WHAT IS NEEDED
Reproduce only the lines of the material below that start at the line containing "---- One line" and stop at the line containing "bpy.data.objects.remove(obj)". Keep both end lines.

Start of DATA PROVIDED

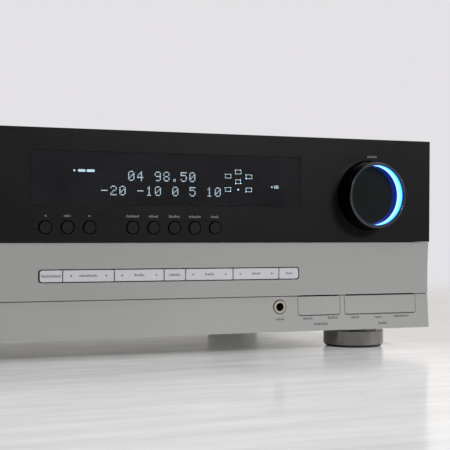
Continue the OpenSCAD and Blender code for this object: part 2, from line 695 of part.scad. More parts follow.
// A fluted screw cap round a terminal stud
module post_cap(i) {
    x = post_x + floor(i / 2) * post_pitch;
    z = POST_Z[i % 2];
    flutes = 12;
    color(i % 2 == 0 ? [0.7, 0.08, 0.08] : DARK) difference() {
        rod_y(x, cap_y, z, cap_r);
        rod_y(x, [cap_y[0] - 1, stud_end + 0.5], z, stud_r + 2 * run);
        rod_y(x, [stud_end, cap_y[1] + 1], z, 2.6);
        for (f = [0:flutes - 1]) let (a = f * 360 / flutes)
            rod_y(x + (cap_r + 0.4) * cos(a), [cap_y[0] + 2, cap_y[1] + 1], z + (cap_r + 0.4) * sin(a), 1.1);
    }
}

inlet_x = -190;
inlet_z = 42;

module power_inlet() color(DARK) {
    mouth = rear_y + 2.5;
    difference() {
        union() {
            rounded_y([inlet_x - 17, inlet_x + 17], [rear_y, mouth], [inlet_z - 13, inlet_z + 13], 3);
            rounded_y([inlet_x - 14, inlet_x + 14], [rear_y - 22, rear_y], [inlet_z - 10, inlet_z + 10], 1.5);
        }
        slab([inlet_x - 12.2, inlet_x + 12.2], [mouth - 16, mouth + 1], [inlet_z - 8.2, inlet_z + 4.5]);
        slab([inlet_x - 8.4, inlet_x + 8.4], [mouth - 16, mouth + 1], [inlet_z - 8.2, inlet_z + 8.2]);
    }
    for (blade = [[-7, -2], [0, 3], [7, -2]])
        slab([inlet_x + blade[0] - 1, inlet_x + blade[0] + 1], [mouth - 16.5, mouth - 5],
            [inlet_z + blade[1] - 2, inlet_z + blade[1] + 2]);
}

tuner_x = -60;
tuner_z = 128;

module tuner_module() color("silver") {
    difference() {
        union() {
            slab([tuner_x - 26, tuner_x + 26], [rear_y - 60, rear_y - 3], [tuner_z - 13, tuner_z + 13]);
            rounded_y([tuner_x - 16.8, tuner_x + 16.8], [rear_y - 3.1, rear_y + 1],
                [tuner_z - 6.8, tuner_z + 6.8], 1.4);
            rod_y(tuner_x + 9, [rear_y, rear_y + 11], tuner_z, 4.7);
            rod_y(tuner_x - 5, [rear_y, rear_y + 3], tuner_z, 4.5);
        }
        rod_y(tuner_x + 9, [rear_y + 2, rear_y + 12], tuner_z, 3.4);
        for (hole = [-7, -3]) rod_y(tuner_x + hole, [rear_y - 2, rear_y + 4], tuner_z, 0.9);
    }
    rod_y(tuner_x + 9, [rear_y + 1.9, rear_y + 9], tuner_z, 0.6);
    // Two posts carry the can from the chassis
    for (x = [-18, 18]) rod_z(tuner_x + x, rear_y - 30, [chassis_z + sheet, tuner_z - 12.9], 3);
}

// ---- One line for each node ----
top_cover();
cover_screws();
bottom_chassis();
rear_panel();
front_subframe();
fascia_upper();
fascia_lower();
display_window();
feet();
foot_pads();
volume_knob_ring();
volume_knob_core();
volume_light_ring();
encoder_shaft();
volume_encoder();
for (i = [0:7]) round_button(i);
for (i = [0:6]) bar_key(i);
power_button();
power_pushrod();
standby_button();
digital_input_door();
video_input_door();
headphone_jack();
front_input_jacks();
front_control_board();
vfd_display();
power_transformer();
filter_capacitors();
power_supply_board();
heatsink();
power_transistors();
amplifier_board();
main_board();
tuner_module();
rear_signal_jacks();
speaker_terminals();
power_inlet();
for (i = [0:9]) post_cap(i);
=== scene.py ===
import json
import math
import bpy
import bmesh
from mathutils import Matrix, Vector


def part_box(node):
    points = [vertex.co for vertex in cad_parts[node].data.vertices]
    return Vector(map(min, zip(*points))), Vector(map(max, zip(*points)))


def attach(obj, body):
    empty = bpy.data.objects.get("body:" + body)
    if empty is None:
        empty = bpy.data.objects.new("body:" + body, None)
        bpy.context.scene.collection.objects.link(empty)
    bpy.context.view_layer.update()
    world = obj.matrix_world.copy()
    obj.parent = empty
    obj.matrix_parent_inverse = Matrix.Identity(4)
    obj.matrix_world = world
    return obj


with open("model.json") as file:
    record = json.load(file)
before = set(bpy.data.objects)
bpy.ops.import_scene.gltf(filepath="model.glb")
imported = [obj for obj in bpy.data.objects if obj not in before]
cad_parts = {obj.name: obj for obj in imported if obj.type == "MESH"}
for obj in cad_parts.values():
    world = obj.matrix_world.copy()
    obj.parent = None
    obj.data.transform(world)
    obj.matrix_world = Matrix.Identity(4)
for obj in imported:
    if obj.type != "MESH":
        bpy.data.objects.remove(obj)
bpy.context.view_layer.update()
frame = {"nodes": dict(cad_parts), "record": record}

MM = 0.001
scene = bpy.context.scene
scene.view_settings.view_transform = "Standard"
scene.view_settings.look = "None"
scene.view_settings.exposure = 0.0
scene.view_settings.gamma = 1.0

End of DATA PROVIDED

COMPLETE ANSWER
// ---- One line for each node ----
top_cover();
cover_screws();
bottom_chassis();
rear_panel();
front_subframe();
fascia_upper();
fascia_lower();
display_window();
feet();
foot_pads();
volume_knob_ring();
volume_knob_core();
volume_light_ring();
encoder_shaft();
volume_encoder();
for (i = [0:7]) round_button(i);
for (i = [0:6]) bar_key(i);
power_button();
power_pushrod();
standby_button();
digital_input_door();
video_input_door();
headphone_jack();
front_input_jacks();
front_control_board();
vfd_display();
power_transformer();
filter_capacitors();
power_supply_board();
heatsink();
power_transistors();
amplifier_board();
main_board();
tuner_module();
rear_signal_jacks();
speaker_terminals();
power_inlet();
for (i = [0:9]) post_cap(i);
=== scene.py ===
import json
import math
import bpy
import bmesh
from mathutils import Matrix, Vector


def part_box(node):
    points = [vertex.co for vertex in cad_parts[node].data.vertices]
    return Vector(map(min, zip(*points))), Vector(map(max, zip(*points)))


def attach(obj, body):
    empty = bpy.data.objects.get("body:" + body)
    if empty is None:
        empty = bpy.data.objects.new("body:" + body, None)
        bpy.context.scene.collection.objects.link(empty)
    bpy.context.view_layer.update()
    world = obj.matrix_world.copy()
    obj.parent = empty
    obj.matrix_parent_inverse = Matrix.Identity(4)
    obj.matrix_world = world
    return obj


with open("model.json") as file:
    record = json.load(file)
before = set(bpy.data.objects)
bpy.ops.import_scene.gltf(filepath="model.glb")
imported = [obj for obj in bpy.data.objects if obj not in before]
cad_parts = {obj.name: obj for obj in imported if obj.type == "MESH"}
for obj in cad_parts.values():
    world = obj.matrix_world.copy()
    obj.parent = None
    obj.data.transform(world)
    obj.matrix_world = Matrix.Identity(4)
for obj in imported:
    if obj.type != "MESH":
        bpy.data.objects.remove(obj)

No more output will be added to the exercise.